Dr. Arthur Chang, author of “The New Positive Spirituality: Finding Purpose and Happiness in Everyday Life,” defines positive spirituality as the practice of positively embodying God’s attributes of love and law and using them in our lives to bring our desires into physical reality.

Tuesday, July 27, 2021



By Rev. Dr. Arthur Chang


Presently, “Be in the moment,” is a fashionable Buddhist saying. Equally popular is the more poetic version, “The past is history, the future is a mystery and the present is a gift; that is why it is called the present.” For reducing anxiety and for better focus on an immediate task, these sayings can be powerfully useful. Perhaps for those reasons, a good insight can run amok when we reflexively generalize it to every occasion. For example, to say, “Don’t live in the past,” or “Don’t be influenced by the past,” does not mean the past is irrelevant. Our past is to us as the great library of Alexandria was to ancient learned minds. “Knowledge is Power,” says Sir Francis Bacon, and the past represents our storehouse of knowledge. The Buddha underscores the relevance of the past by saying, “All that you are is the result of all you have thought.” This is not limited to ideas, but includes our perception of our actions. Furthermore, Aristotle says, “You are what you habitually do.” Our habits are the skills and knowledge we use to develop our talents into strengths, which make them available in the present moment. A strength is the ability to provide consistent, near perfect performance in a given activity. All we have in the present moment for determining our best action are gifts from our past.

Yet, how easily we can diminish the crucial importance of the past by associating it mostly with things undesirable or obstacles in our way toward a better future. As an iceberg’s greater volume is beneath the surface of the sea, so is our reality more past than present. According to Process Thinkers, reality comes in droplets. This means it comes into being and immediately perishes. This is based on the discoveries of quantum physics. Our minds cannot detect this change or process any more than, in watching a moving picture, we can detect the discrete fixed frames of unmoving pictures run at a certain speed to give the illusion of movement. Thus is the illusion of the present being continuous.

By not understanding that the present moment is like an undetectable flash of time before it becomes the past, we may assume everything we are doing today is the present and yesterday’s activities are the past. If so, we may be living in a continuous illusion, not appreciating that the past is the womb of the present.

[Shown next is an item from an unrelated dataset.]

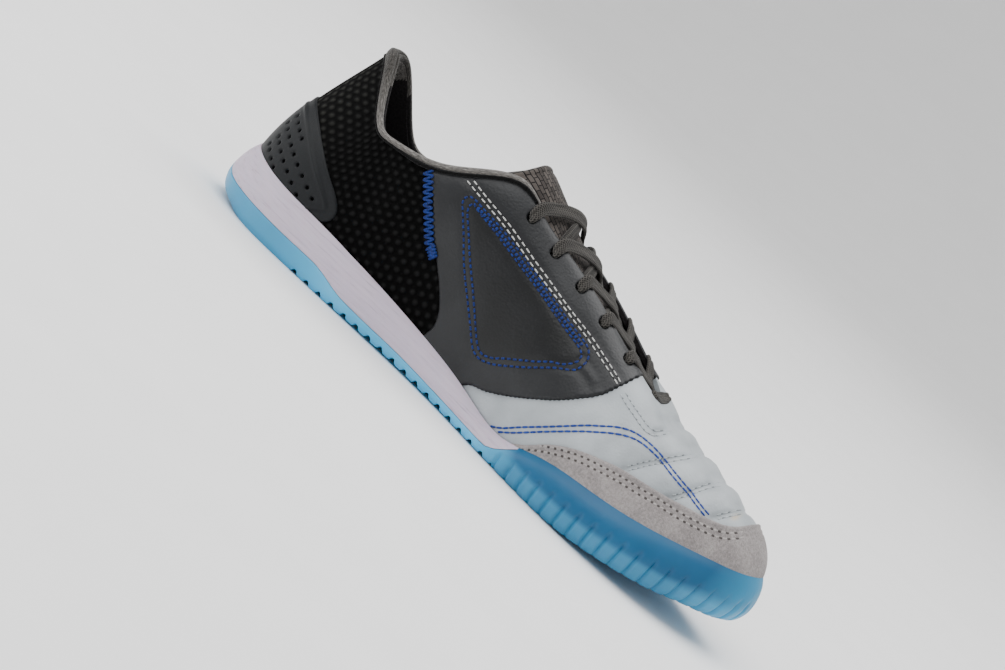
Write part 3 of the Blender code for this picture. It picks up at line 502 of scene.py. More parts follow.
def rings_piece(name, rings, capped=True):
    """A tube through rings of points: a grid primitive whose seam is merged, and its ends closed."""
    rings = np.asarray(rings, float)
    grid = np.concatenate([rings, rings[:, :1]], axis=1)
    piece = flat_grid(name, grid)
    along, around = run_of(grid.mean(axis=1)), run_of(grid[len(grid) // 2])
    set_map(piece, np.stack(np.meshgrid(along, around, indexing="ij"), -1).reshape(-1, 2) / MM)
    select_only(piece)
    bpy.ops.object.mode_set(mode="EDIT")
    bpy.ops.mesh.select_all(action="SELECT")
    bpy.ops.mesh.remove_doubles(threshold=1e-6)
    if capped:
        bpy.ops.mesh.select_all(action="DESELECT")
        bpy.ops.mesh.select_non_manifold()
        bpy.ops.mesh.fill_holes(sides=0)
    bpy.ops.object.mode_set(mode="OBJECT")
    face_outwards(piece)
    return piece


def dressed(piece, finish, slot, *nodes):
    """Gives a finished piece its material and its body, and hides the solids it stands for. The slot is not
    used.
    """
    piece.data.materials.append(finish)
    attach(piece, "root")
    if nodes:
        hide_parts(*nodes)
    print(piece.name, "faces:", len(piece.data.polygons))
    return piece


# %% [markdown]
# A finish is a small tree of nodes that feeds one shader. Such a tree could be drawn by hand
# in the shader editor. Here one function adds a node, sets it and links it, so that each
# finish below reads as a short list. Patterns are counted in millimetres: a scale of 0.5
# repeats about every 2 mm.

# %% Tools for materials


def colour(code):
    """A linear colour from its sRGB hex code."""
    parts = [int(code[i : i + 2], 16) / 255 for i in (1, 3, 5)]
    return (*[c / 12.92 if c <= 0.04045 else ((c + 0.055) / 1.055) ** 2.4 for c in parts], 1.0)


def add(tree, kind, sockets=None, stops=(), **settings):
    """Adds a node. A socket given as a value is set, and one given as another socket is linked.

    Stops are for a colour ramp: each is a place from 0 to 1 and a hex code.
    """
    made = tree.nodes.new(kind)
    for name, value in settings.items():
        setattr(made, name, value)
    for name, value in (sockets or {}).items():
        if isinstance(value, bpy.types.NodeSocket):
            tree.links.new(value, made.inputs[name])
        else:
            made.inputs[name].default_value = value
    stops = list(stops)
    for _ in stops[2:]:
        made.color_ramp.elements.new(0.5)
    for index, (place, code) in enumerate(stops):
        made.color_ramp.elements[index].position = place
        made.color_ramp.elements[index].color = colour(code)
    return made


def new_material(name, **sockets):
    """A material with a Principled shader, its plain sockets set."""
    made = bpy.data.materials.new(name)
    made.use_nodes = True
    shader = made.node_tree.nodes["Principled BSDF"]
    for socket, value in sockets.items():
        shader.inputs[socket.replace("_", " ")].default_value = value
    return made, made.node_tree, shader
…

Yet, as fleeting as the present is, it is our awareness of our reality that can reset the past for more favorable support in creating our future. Here, Mind is the actor. Mind interprets the present moment and calls upon our past (our knowledge and experience) for relevant insights for surviving and thriving.

Life is a holistic endeavor and, although there is value in breaking down our perspective of time into past, present and future, our reality includes this as a total system acting as one. By such means we will find our most harmonious relationship to this web of existence we call reality. Thus, although our lives are mostly our past, it does not make the essential spark of awareness called the present less important. It makes it a part of a whole--a system that is at its best when it works actively as past, present and future.